Wednesday, October 14, 2015

I Should Be Sleeping Right Now, BUT...

Welp, here I am posting again on a school night. I should have been in bed a half-hour ago, but my spirit is vexed right now to say the least. I found out from my oldest half-sister that our uncle had an aneurysm Saturday and is in the hospital unresponsive. Our auntie had knee surgery and is in a rehab facility. The thing is I'd been promising both of them I'd call/visit since the summer. Follow-through isn't one of my strong points though, and that fact is beginning to take increasingly large bites of  my arse. I mean, suppose my uncle diea not knowing how much I loved him???? All I can do is take these situations to Jesus, and if you know the words of prayer please send up a few for my fam.

On top of THAT, I am really feeling the burn from being single right now. I've always been the victim of unrequited real life crushes, and even worse, celebrity crushes. It's the celebrity crush that's working on me right now. I have had too many famous "husbands in my head", lost so much time Google imaging them...Thoughts of this guy make me feel good, and our sex (in my head) is AWESOME.  Smh. When DOES one outgrow this? Oh, I know. WHEN THE LORD SEES FIT TO SEND A WORTHY PARTNER INTO ONE'S LIFE. Guess who's still waiting? THIS CHICK.

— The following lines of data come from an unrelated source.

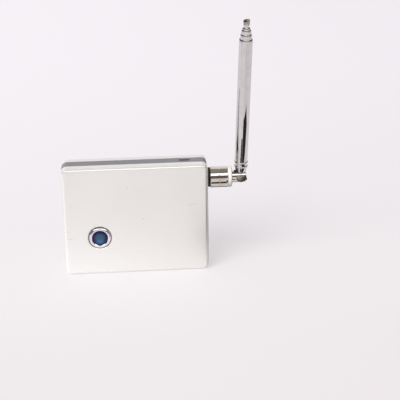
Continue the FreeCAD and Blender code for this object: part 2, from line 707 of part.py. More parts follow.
# ---------------------------------------------------------------- antenna plug
def coupling_nut():
    """The grooved sleeve, with entry slots and a ring channel for the studs, and a lip at its rear."""
    bore = JACK_BARREL_RADIUS + NUT_BORE_GAP
    channel = STUD_TIP_RADIUS + NUT_BORE_GAP
    channel_half = STUD_RADIUS + NUT_CHANNEL_GAP
    groove_floor = NUT_RADIUS - NUT_GROOVE_DEPTH
    outline = [
        (NUT_START, bore),
        (STUD_STATION - channel_half, bore),
        (STUD_STATION - channel_half, channel),
        (STUD_STATION + channel_half, channel),
        (STUD_STATION + channel_half, bore),
        (JACK_BARREL_END, bore),
        (JACK_BARREL_END, NUT_CHAMBER_RADIUS),
        (SPRING_END, NUT_CHAMBER_RADIUS),
        (SPRING_END, PLUG_SHANK_RADIUS + RUNNING_GAP),
        (NUT_END, PLUG_SHANK_RADIUS + RUNNING_GAP),
        (NUT_END, NUT_RADIUS - NUT_EDGE),
        (NUT_END - NUT_EDGE, NUT_RADIUS),
        (NUT_GROOVE_STATION + NUT_GROOVE_WIDTH / 2, NUT_RADIUS),
        (NUT_GROOVE_STATION + NUT_GROOVE_WIDTH / 2, groove_floor),
        (NUT_GROOVE_STATION - NUT_GROOVE_WIDTH / 2, groove_floor),
        (NUT_GROOVE_STATION - NUT_GROOVE_WIDTH / 2, NUT_RADIUS),
        (NUT_START + NUT_EDGE, NUT_RADIUS),
        (NUT_START, NUT_RADIUS - NUT_EDGE),
    ]
    nut = turned(outline, CONNECTOR)
    entry = block(
        (SIDE + NUT_START - SPARE, SIDE + STUD_STATION),
        (-channel, channel),
        (JACK_Z - channel_half, JACK_Z + channel_half),
    )
    return nut.cut(entry.common(rod(0, NUT_END, channel, CONNECTOR)))


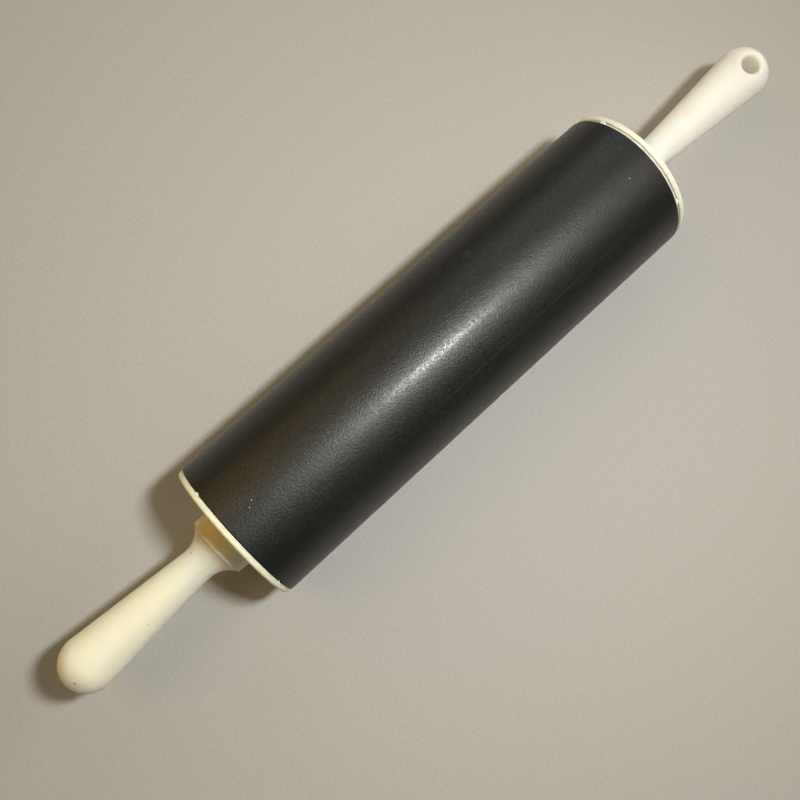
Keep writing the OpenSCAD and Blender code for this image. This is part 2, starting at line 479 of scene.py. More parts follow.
@dataclass(frozen=True)
class MetalFinish:
    """Bare or plated metal with the fine lines of a turning or drawing tool."""

    name: str
    bright: Colour
    dull: Colour
    gloss: float
    lines: float
    stretch: float

    def material(self) -> Material:
        """Makes the material.

        Returns:
            The metal.
        """
        graph = Graph(self.name, {"Metallic": 1.0})
        place = graph.millimetres()
        cloud = graph.noise(place, 6.0, 4.0, 0.6)
        lines = graph.noise(place, self.lines, 3.0, 0.6, stretch=self.stretch)
        colour = cloud.ramp(0.4, 0.75).mix(self.bright, self.dull)
        roughness = self.gloss + (cloud - 0.5) * 0.15 + (lines - 0.5) * 0.2
        relief = graph.bump(lines, 0.004)
        return graph.finish({"Base Color": colour, "Roughness": roughness, "Normal": relief})


@dataclass(frozen=True)
class BushFinish:
    """Smooth white bearing plastic, rubbed by the rod."""

    name: str = "acetal"
    clean: Colour = (0.80, 0.80, 0.77)
    rubbed: Colour = (0.55, 0.54, 0.50)

    def material(self) -> Material:
        """Makes the material.

        Returns:
            The bearing plastic.
        """
        graph = Graph(self.name, {"IOR": 1.48})
        place = graph.millimetres()
        rings = graph.noise(place, 0.5, 3.0, 0.6, stretch=0.2)
        cloud = graph.noise(place, 4.0, 3.0, 0.6)
        worn = cloud.ramp(0.45, 0.8) * 0.5 + rings.ramp(0.5, 0.8) * 0.3
        colour = worn.mix(self.clean, self.rubbed)
        roughness = 0.32 + (rings - 0.5) * 0.2
        relief = graph.bump(rings, 0.004)
        return graph.finish({"Base Color": colour, "Roughness": roughness, "Normal": relief})


@dataclass(frozen=True)
class PaperFinish:
    """A plain pale studio floor, which the camera sees fade into the backdrop far away."""

    backdrop: Colour
    name: str = "floor_paper"
    fade_from: float = 420.0
    fade_to: float = 1300.0
    pale: Colour = (0.508, 0.494, 0.482)
    shade: Colour = (0.463, 0.449, 0.437)

    def material(self) -> Material:
        """Makes the material.

        Returns:
            The floor's paper.
        """
        dull = {"Roughness": 0.95, "Specular IOR Level": 0.1}
        graph = Graph(self.name, {"Emission Strength": 1.0, **dull})
        place = graph.millimetres()
        fibre = graph.noise(place, 1.5, 3.0, 0.6)
        black = (0.0, 0.0, 0.0)
        far = graph.add("ShaderNodeLightPath", {}, {}, output="Is Camera Ray")
        far = far * place.length().ramp(self.fade_from, self.fade_to)
        colour = far.mix(fibre.ramp(0.3, 0.7).mix(self.pale, self.shade), black)
        shown = far.mix(black, self.backdrop)
        relief = graph.bump(fibre, 0.02)
        return graph.finish({"Base Color": colour, "Emission Color": shown, "Normal": relief})


# ---- shapes


def arc(centre: Point, radius: float, start: float, end: float, steps: int) -> list[Point]:
    """Points along a circle, in the plane of a half section.

    Args:
        centre: the circle's middle, as distance along the rod and radius.
        radius: its radius.
        start: the angle of the first point from the rod's direction, in degrees.
        end: the angle of the last point.
        steps: how many chords the arc has.

    Returns:
        The points, both ends included.
    """
    turns = [math.radians(start + (end - start) * i / steps) for i in range(steps + 1)]
    return [(centre[0] + radius * math.cos(t), centre[1] + radius * math.sin(t)) for t in turns]


def eased(corners: Sequence[Triple], closed: bool, steps: int = 5) -> list[Point]:
    """Rounds the corners of a half section.

    Args:
        corners: each corner's distance along the rod, radius, and rounding.
        closed: whether the last corner joins the first.
        steps: how many chords a rounded corner has.

    Returns:
        The section's points.
    """
    points: list[Point] = []
    count = len(corners)
    for i, (along, radius, rounding) in enumerate(corners):
        here = Vector((along, radius))
        if rounding <= 0 or (not closed and i in (0, count - 1)):
            points.append((along, radius))
            continue
        back = (Vector(corners[i - 1][:2]) - here).normalized()
        ahead = (Vector(corners[(i + 1) % count][:2]) - here).normalized()
        half = math.acos(max(-1.0, min(1.0, back.dot(ahead)))) / 2
        middle = here + (back + ahead).normalized() * (rounding / math.sin(half))
        first = here + back * (rounding / math.tan(half)) - middle
        sweep = first.angle_signed(here + ahead * (rounding / math.tan(half)) - middle)
        for k in range(steps + 1):
            turned = first.copy()
            turned.rotate(Matrix.Rotation(-sweep * k / steps, 2))
            points.append(tuple(middle + turned))
    return points


def held(points: Sequence[Point], closed: bool, longest: float, margin: float = 0.12 * MM) -> list[Point]:
    """Splits long stretches of a half section, and adds points close to their ends.

    Args:
        points: the section's points.
        closed: whether the last point joins the first.
        longest: the longest stretch that stays whole, in metres.
        margin: the distance of the added points from a stretch's ends.

    Returns:
        The section with its added points.
    """
    made: list[Point] = []
    for i, point in enumerate(points):
        made.append(point)
        if i == len(points) - 1 and not closed:
            break
        start, end = Vector(point), Vector(points[(i + 1) % len(points)])
        run = (end - start).length
        if run < 4 * margin:
            continue
        pieces = max(1, math.ceil(run / longest))
        shares = [margin / run, *(k / pieces for k in range(1, pieces)), 1 - margin / run]
        made += [tuple(start.lerp(end, share)) for share in shares]
    return made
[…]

As I mentioned in my last post, blogging is contagious. I just saw a post from a blogger I follow--her posts are even fewer and further between than MINE. After reading it, I just had to come over here and cyber-scribble.  Of course with all that's going on and not going on, I'm at the keyboard like,



So all that you read above is why I'm still up, and a 5th grade class that I am expected to greet at 7:45am today is why I'm about to lay it down, almost an hour later than I'd planned.

Thursday, October 8, 2015

Eh...Quick Post

*This post was actually written during the early morning hours of October 7. I'd popped a ZzzQuil though, so I zonked out before I could hit "publish".* 

I haven't written in over a month, but it seems like my last post was just yesterday. Eh, anyho...I do remember griping about not being ready to return to school as a substitute teacher. WELL, I did it. I've been subbing steadily since the beginning of September. Some days are still a struggle, not because I don't want to go to school. It's just because I've been without a routine for so long. Lounging is freakin' fun, ok?! I don't get a paycheck for doing that though.


Oh, and in other developments, I've decided that if I can't be a New York-based supermodel, I'll be a teacher. I'd like to teach either elementary school and maybe be a reading specialist or teach 8th grade English. (I've subbed at the middle school a few times and it's not as bad as I thought it would be. High school still gets a no from me. I mean, just hell no.) I'm hoping to take the teacher licensing exam next month so I can get a provisional licence (and subsequently a full-time teaching job) until I get in all the course work needed to be a "real teacher". It's an involved process, and I really haven't even begun. I feel confident enough to say now that I really do want to teach. This isn't just something that I'm saying because it's what people want to hear. Now I just need to get the proverbial ball rolling.

Funny thing. One of my cousins that I grew up with is a "real teacher", and she's working her way up to administration. When we were kids, she was the golden child. She was an achiever, and everyone just knew "Tiffany"--the alias she gets in this blog--would be a success in life. I always looked up to her and did everything she did, or tried to. Even now, I do sometimes go to her for advice...about professional stuff anyway. Since I've been on a termination marathon lately, she's been sending me job leads. After the double dose of hell that I went through with the Retail Toilet and the Retailtopia I KNOW that I canNOT do retail again. I'd be a fool if I did. I know it's not for me, and the good Lord--moving in that mysterious way of His--rescued me twice. And he sends little signs when I'm in a store and I fall into a mini-trance watching the employees doing retail...stuff. It makes me want to crawl out of my own skin. I'm scarred, man. So WHY Tiffany send me a job opening for a managerial position at PayLess Shoes?! GIRL, BYE. (She's still my go to for teaching advice though.)

So there. In my own rambling way, I've played catch up. I don't normally write on a "school night", probably why I didn't post last month. I've found that writing is contagious though. In this Facebook group I'm in, this guy asked us to follow his girlfriend's blog. I scoped it out; it's actually right here on Blogger. I'll have to peruse it further when I have more time. The first post I saw was about natural hair care products though. I don't give a guinea about natural hair care talk. I have my reasons. But just looking at her blog with the cutesy background and equally cutesy font made me miss the little homely, nearsighted, flat-footed child that is The Shellybird's Nest. I just had to swing by and love on it a little bit. Now that I've done that, I guess I need to lay these lanky 5'10" inches down for some shut eye. It's after 1am and I have to sub today.